Oil prices fell sharply on Tuesday despite heightened tensions in the Middle East, as markets bet on a possible diplomatic breakthrough between the United States and Iran even after Washington moved to block Iranian ports.

Brent crude dropped 2.7% to $96.66 a barrel, while US crude slid 3% to $96.13, with traders weighing signs that talks could still resume following the collapse of weekend negotiations.

Sources told Reuters that both sides have kept the door open to dialogue, while a US official pointed to forward movement towards a potential agreement.

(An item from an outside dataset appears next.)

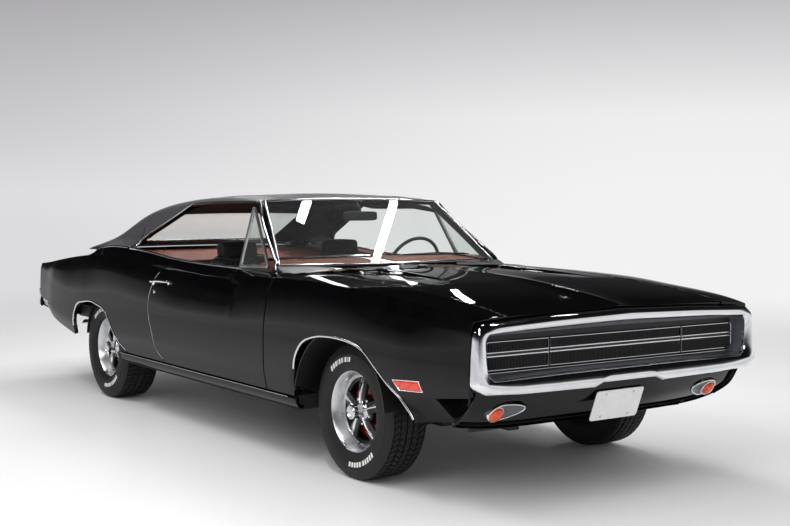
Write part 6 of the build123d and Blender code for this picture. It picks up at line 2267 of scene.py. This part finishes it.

The United States has continued to engage Tehran even as its military enforced a blockade of Iranian ports, a move aimed at increasing pressure after talks failed to deliver a deal.

US President Donald Trump said on Monday that Iran had “called this morning” and “they’d like to work a deal”, although the claim could not be independently verified.

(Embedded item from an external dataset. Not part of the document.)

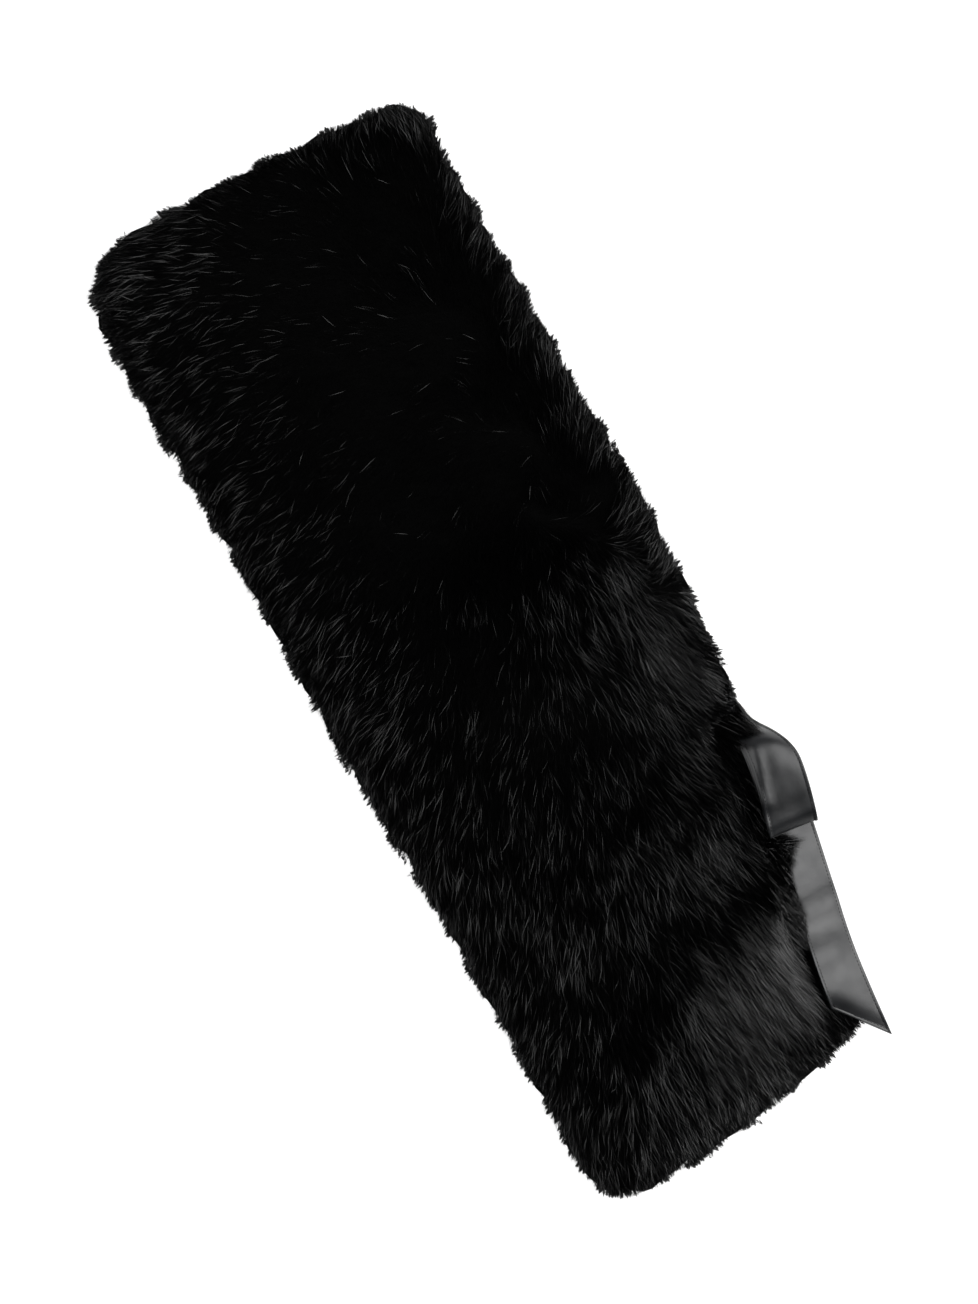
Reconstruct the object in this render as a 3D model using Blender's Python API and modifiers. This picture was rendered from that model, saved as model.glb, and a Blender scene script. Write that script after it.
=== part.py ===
"""A fur collar wrap with a leather half bow on one long edge, laid flat.

The wrap is a fur tube that lies pressed into two panels, one on the other. The tables are in millimetres and
the meshes in metres. X runs across the wrap to the edge that carries the bow, Y runs along it to the plain
end and Z is up. The origin lies on the flat underside, below the middle of the wrap.
"""

import math
from collections import namedtuple

import bmesh
import bpy
from mathutils import Vector

MM = 0.001

# ---- Fur: thicknesses run from the cloth's backing to the tips of the pile ----
SEAM_HEIGHT = 12.0  # the back panel, under the weight of the front one
BACK_CURL = 11.0  # how far the underside's flat stops short of the fur's edge
PANEL_GAP = 0.3  # clearance between the two panels at the seam
SHOULDER = 34.0  # the front panel reaches its full loft this far in from the edge
FOLD_SHOULDER = 40.0  # and its folds fade out over this distance from the edge

# ---- Bow: a leather band sewn double, with a loop and a loose tail ----
BAND_THICKNESS = 2.0
BAND_COLUMNS = 7  # points across the band
BAND_STEPS = 4  # sections made between two rows of a table
BED_CLEARANCE = 1.0  # fur to leather where the tail presses the pile down
BED_REACH = 9.0  # the pile stays down this far beside the tail
BED_SLOPE = 1.0  # and rises again at this slope
BED_START = -153.0  # from here on the tail presses on the pile

# ---- Mesh density ----
SIDE_POINTS = 120  # outline points along each long side
END_POINTS = 36  # outline points along each end
OUTLINE_STEP = 4.0  # spacing of the curve that they are read from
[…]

“The failed weekend talks did not produce a deal, but they also did not close the door on diplomacy, and that is enough for equities to keep pushing higher for now,” said Charu Chanana, chief investment strategist at Saxo.

Reflecting that optimism, Asian equities advanced in early trade. MSCI’s broadest index of Asia-Pacific shares outside Japan rose 1%, while Japan’s Nikkei and South Korea’s Kospi each gained more than 2%.

Futures also pointed to a steady global outlook, with Nasdaq futures up 0.13%, S&P 500 futures flat, EUROSTOXX 50 futures rising 0.63%, and DAX futures adding 0.77%, following an overnight rally on Wall Street.

The US dollar, often seen as a safe haven, weakened alongside oil as investors shifted towards riskier assets.

“Markets are trading hope, not resolution,” said Chanana.

Analysts said Washington’s blockade strategy could shift pressure onto Tehran without immediate escalation on the ground.

“The US has actually played that trump card… it’s now forced the Iranians back to the drawing board,” said Tony Sycamore, a market analyst at IG.

Dollar on backfoot

The dollar fell to a 1-1/2-month low of 98.328 against a basket of currencies on Tuesday, as buoyant risk sentiment dampened demand for the world’s reserve currency.

That left the euro trading 0.05% higher at $1.1764 while sterling GBP= rose to a more than six-week peak of $1.3514.

“The US and Iran have started to walk down the path of coming up to an agreement,” said Joseph Capurso, a strategist at Commonwealth Bank of Australia.

However, “the markets are still facing a global economic outlook that is deteriorating, and I think the risks are high that you get equity markets and credit markets and the like fall again, and that would push up the US dollar against probably all currencies.”

US Treasury yields were little changed, with the two-year yield last at 3.7722% while the benchmark 10-year yield stood at 4.2854%.

The inflationary pulse from the steep rise in energy prices has prompted investors to prepare for the possibility that a number of major central banks will lean towards raising rates, marking a sharp reversal from expectations before the war for rate cuts or a prolonged pause.

Elsewhere, spot gold was up 0.7% at $4,771.81 an ounce.